Алик сидел с трагическим видом и кивал головой, типа, "да-да, я на грани..." 

- ...Он так готовился, надеялся... а тут такое крушение надежд!

- Мужики...

- ...Можно сказать, мечта всего детства! Ну что тут сделает врач?! Это будет для него моральным ударом...

- Мне заниматься надо, понимаете?

- Мы заплатим!

- Да не в деньгах дело...

Тут влез в разговор русский тромбонист:

- Ну что ты из себя... корчишь? Людям помочь надо, а ты?! Говорят тебе: "заплатим"! Тут человек погибает! 

"Человек" с радостью закивал головой: "во-во, погибаю..." 

Исход боя был решен, после "предательства" со стороны своих, русский ударник сдался, и его уволокли "в рабство" к монголо-татарам. По условиям "капитуляции" русский ударник играл во всех произведениях, кроме одной -"ReAKSİYA" уже была сыграна нами в Тифлисе, и там на ударных играл сам композитор (Эльмир) - и тут ему пришлось оставить солидное кресло в зрительном зале, и выходить с нами на сцену. Кроме того, русский потребовал себе в ассистентки нашу флейтистку Олю в одном произведении, чтобы она играла на колоколах (campane). 

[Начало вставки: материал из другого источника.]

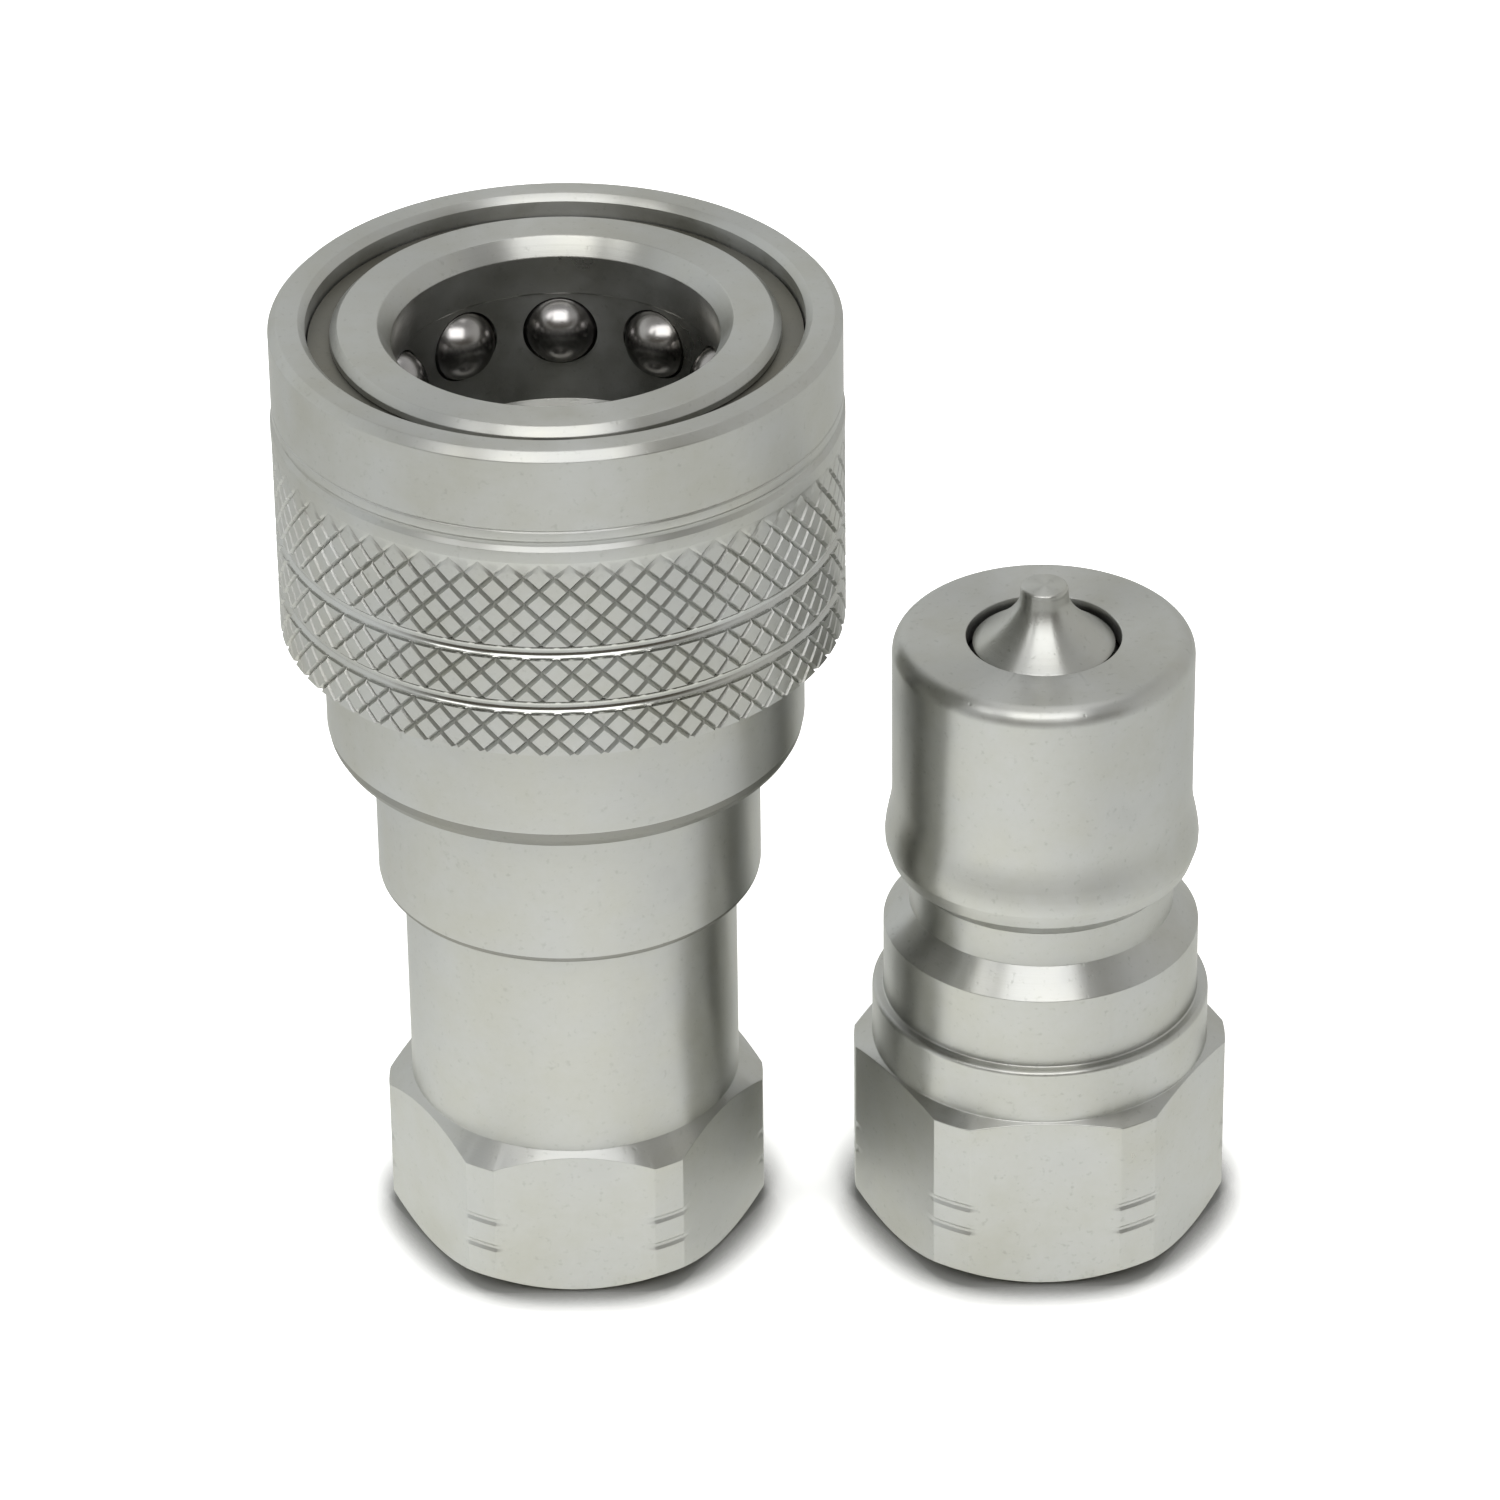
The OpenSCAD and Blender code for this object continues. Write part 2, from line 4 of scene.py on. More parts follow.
import bpy
import numpy as np
from mathutils import Matrix, Vector


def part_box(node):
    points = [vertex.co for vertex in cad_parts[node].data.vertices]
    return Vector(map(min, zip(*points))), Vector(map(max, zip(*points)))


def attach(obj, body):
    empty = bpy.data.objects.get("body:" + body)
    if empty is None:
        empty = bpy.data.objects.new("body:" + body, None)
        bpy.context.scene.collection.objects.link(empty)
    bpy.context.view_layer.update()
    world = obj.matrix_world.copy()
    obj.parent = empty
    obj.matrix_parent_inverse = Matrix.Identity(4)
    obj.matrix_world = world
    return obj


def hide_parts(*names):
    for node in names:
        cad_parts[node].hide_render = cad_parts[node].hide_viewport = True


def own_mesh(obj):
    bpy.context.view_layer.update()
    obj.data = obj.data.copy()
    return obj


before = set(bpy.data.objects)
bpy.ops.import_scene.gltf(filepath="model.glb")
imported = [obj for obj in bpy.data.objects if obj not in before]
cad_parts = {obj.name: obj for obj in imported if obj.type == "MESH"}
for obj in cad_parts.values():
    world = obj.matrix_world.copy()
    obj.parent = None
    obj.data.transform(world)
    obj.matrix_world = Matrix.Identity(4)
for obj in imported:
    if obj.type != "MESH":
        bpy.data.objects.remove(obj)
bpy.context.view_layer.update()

MM = 0.001
SOCKET_X = sum(v.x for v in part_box("sleeve_snap_ring")) / 2 / MM
PLUG_X = sum(v.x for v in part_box("plug_body")) / 2 / MM
HEX_APOTHEM = 11.0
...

От воодушевления и радости у Роланда выросли крылья, и он летал на чешских небесах - в районе отеля "Prokopka" и "Archa Theatre" (там проходил фестиваль). За два дня ударник Андрей всё "собрал", и всё стало на свои места: "SoNoR" был готов к концерту, и даже канонистка играла там, где надо и когда надо.  

Самир Мирзоев

Kultura.Az 

Продолжение следует...


[1] Лу Андреас-Саломе (Lou Andreas-Salomé, 1861-1937) – одна из важных фигур культурной жизни Европы конца XIX в., писательница и роковая женщина, оставившая след в жизни Ницше, Фрейда, Рильке и т.д. Ницше говорил, что она — самая умная из всех встреченных им людей, и считается, что использовал её некоторые черты в «Заратустре».

[2]Курильная зона - нем.

[3] Это прозвище Маэстро получил от одного из своих учеников – Али Ализаде, и между собой мы “нежно” его называли так. Об этом он узнал годами позже.